Additional tests of the model. (A) To display differences in content between the two S. pneumoniae samples, we plotted the frequency of each genotype (strain) in each sample. (B) The agreement between simulation and data from the S. pneumoniae sample in Oxford was then examined by using the nearest neighbor distribution, defined as the proportion of isolates whose distance to the most similar nonidentical isolate is k = 1... 7, shown plotted as a function of k. Results from the purely neutral model are shown as open circles, and the neutral microepidemic model results are shown as solid circles.
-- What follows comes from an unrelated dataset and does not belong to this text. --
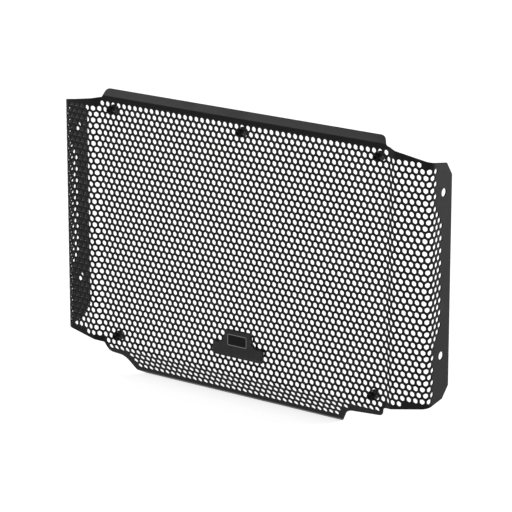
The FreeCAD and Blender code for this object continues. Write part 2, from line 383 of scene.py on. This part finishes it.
# Each hole with its share of the webs round it is one six-sided cell.
cell_reach = hole_pitch / math.sqrt(3)
hole_reach = hole_width / math.sqrt(3)
corner_ways = [Vector((math.sin(math.radians(-60 * number)), math.cos(math.radians(-60 * number))))
               for number in range(6)]
edge_lifts = (sheet_thickness / 2, -sheet_thickness / 2)
neighbours = ((-1, -1), (-2, 0), (-1, 1), (1, 1), (2, 0), (1, -1))
border_edges = []
for column, row in sorted(cells):
    middle = cell_middle(column, row)
    outer = [middle + way * cell_reach for way in corner_ways]
    hole_corners = [middle + way * hole_reach for way in corner_ways]
    inner = []
    for number, corner in enumerate(hole_corners):
        beside = (hole_corners[number - 1], hole_corners[(number + 1) % 6])
        inner.append([corner + (other - corner).normalized() * hole_corner_cut for other in beside])
    for number in range(6):
        after = (number + 1) % 6
        both_faces([outer[number], outer[after], inner[after][0], inner[number][1]])
        both_faces([outer[number], inner[number][1], inner[number][0]])
        step = neighbours[number]
        if (column + step[0], row + step[1]) not in cells:
            border_edges.append((outer[number], outer[after]))
    hole_loop = [point for pair in inner for point in pair][::-1]
    cut_edge([hole_loop, hole_loop], edge_lifts)

# The plain border lies between the cells, the cut edge and the mounting holes.
outline = split_at_stations(rounded_loop(left_corners + right_corners[::-1]))
face_outline = drawn_in(outline, edge_round)
mount_circle = []
for number in range(mount_hole_parts):
    angle = math.radians(360 / mount_hole_parts * number)
    mount_circle.append(Vector((math.cos(angle), math.sin(angle))) * mount_hole_radius)
mount_circles = []
for side in (-1, 1):
    for up in (-1, 1):
        centre = Vector((side * mount_hole_place[0], up * mount_hole_place[1]))
        mount_circles.append([centre + point for point in mount_circle])

plan, plan_index, plan_edges = [], {}, []


def plan_point(point):
    """Number of a point in the flat plan of the border."""
    key = (round(point.x, 3), round(point.y, 3))
    if key not in plan_index:
        plan_index[key] = len(plan)
        plan.append(point)
    return plan_index[key]


for loop in [face_outline] + mount_circles:
    numbers = [plan_point(point) for point in loop]
    plan_edges += list(zip(numbers, numbers[1:] + numbers[:1]))
plan_edges += [(plan_point(start), plan_point(end)) for start, end in border_edges]


def owner(point):
    """Column and row of the pattern's place nearest to a point."""
    row = round((middle_row_height - point.y) / row_height)
    column = round(point.x / (hole_pitch / 2))
    nearby = [(near, line) for line in (row - 1, row, row + 1)
              for near in range(column - 2, column + 3) if (near + line) % 2 == 0]
    return min(nearby, key=lambda place: (cell_middle(*place) - point).length)


def is_border(point, margin):
    """True for a point of the sheet that is at least a margin from the cells and the mounting holes."""
    from_mount = math.hypot(abs(point.x) - mount_hole_place[0], abs(point.y) - mount_hole_place[1])
    around = [point + way * margin for way in corner_ways] + [point]
    return from_mount > mount_hole_radius + margin and not any(owner(place) in cells for place in around)


guides = [Vector((s, row * guide_spacing)) for s in s_stations for row in guide_rows]
guides += [Vector((column * guide_spacing, v)) for v in v_stations for column in guide_columns]
for guide in guides:
    if is_border(guide, guide_margin) and clearance(guide, face_outline) > guide_margin:
        plan_point(guide)

outline_numbers = [plan_point(point) for point in face_outline]
triangulation = delaunay_2d_cdt(plan, plan_edges, [outline_numbers], keep_inside, point_tolerance)
flat_points, flat_faces = triangulation[0], triangulation[2]
for face in flat_faces:
    corners = [flat_points[number] for number in face]
    centre = sum(corners, Vector((0.0, 0.0))) / len(corners)
    if is_border(centre, 0.0):
        both_faces(corners)
rim_lifts = (sheet_thickness / 2, sheet_thickness / 2 - edge_round,
             edge_round - sheet_thickness / 2, -sheet_thickness / 2)
cut_edge([face_outline, outline, outline, face_outline], rim_lifts)
for circle in mount_circles:
    cut_edge([circle[::-1], circle[::-1]], edge_lifts)


def smooth_piece(name, points, faces, sharp_angle):
    """A piece in the scene, shaded smooth but for edges that turn more than an angle in degrees."""
    mesh = bpy.data.meshes.new(name)
    mesh.from_pydata([tuple(point) for point in points], [], faces)
    mesh.validate()
    mesh.polygons.foreach_set("use_smooth", [True] * len(mesh.polygons))
    mesh.set_sharp_from_angle(angle=math.radians(sharp_angle))
    mesh.update()
    piece = bpy.data.objects.new(name, mesh)
    bpy.context.scene.collection.objects.link(piece)
    return piece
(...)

The same distribution was plotted for the three other samples in Fig. 6. Differences in fit between the models are slight, reflecting the fact that the greatest difference is an excess of homozygosity, to which the nearest neighbor analysis is relatively insensitive. We also performed eburst analysis of the Oxford data set (C) and a single realization of the neutral microepidemic model (D) simulated by using parameters from Table 1. Each different strain is represented by a point, the size of which is the frequency of the strain. Strains differing at a single locus, which are inferred to be linked by descent, are joined by lines. A summary of the clustering inferred by eburst is shown in Table 2.

Fig. 4.

Analysis of a model with hitch-hiking selection. Selection acts upon a single unobserved locus that entirely determines the fitness of a strain. Variation occurs at the same population diversification rates, θ and ρ, as the MLST-defining loci. Mutation causes the fitness of an allele to be multiplied by a log-normal random deviate of mean 1 and standard deviation s, the selection coefficient. We also tested a normal random deviate, and truncated distributions including only beneficial or harmful mutations. Results were similar in each case. (A) The allelic mismatch distribution obtained for the neutral microepidemic model is refitted to simulated populations with no clustering, produced with θ = 5.7, ρ = 17.1, and varying values of the selection coefficient. The fit remains good, but selection results in reduced estimates of θ (solid line) and ρ (dashed line) and negative values of h_e (diamonds). (B–F) A single sample is drawn from a simulated population with both selection and clustering, with θ = ρ = 64, N = 2,000, and s = 0.1. The sample of size n = 250 includes n_c = 25 epidemic clusters of mean size , and we attempt to refit the neutral microepidemic model to this sample produced with selection. (B) The allelic mismatch distribution fits acceptably, resulting in estimates θ = 6.4, ρ = 9.6, and h_e = 0.015. However, the resulting nearest neighbor distribution (C) and the eburst analyses (D, sample simulated with selection and clustering; E, sample from best-fit neutral microepidemic model; F, summary statistics) fit poorly.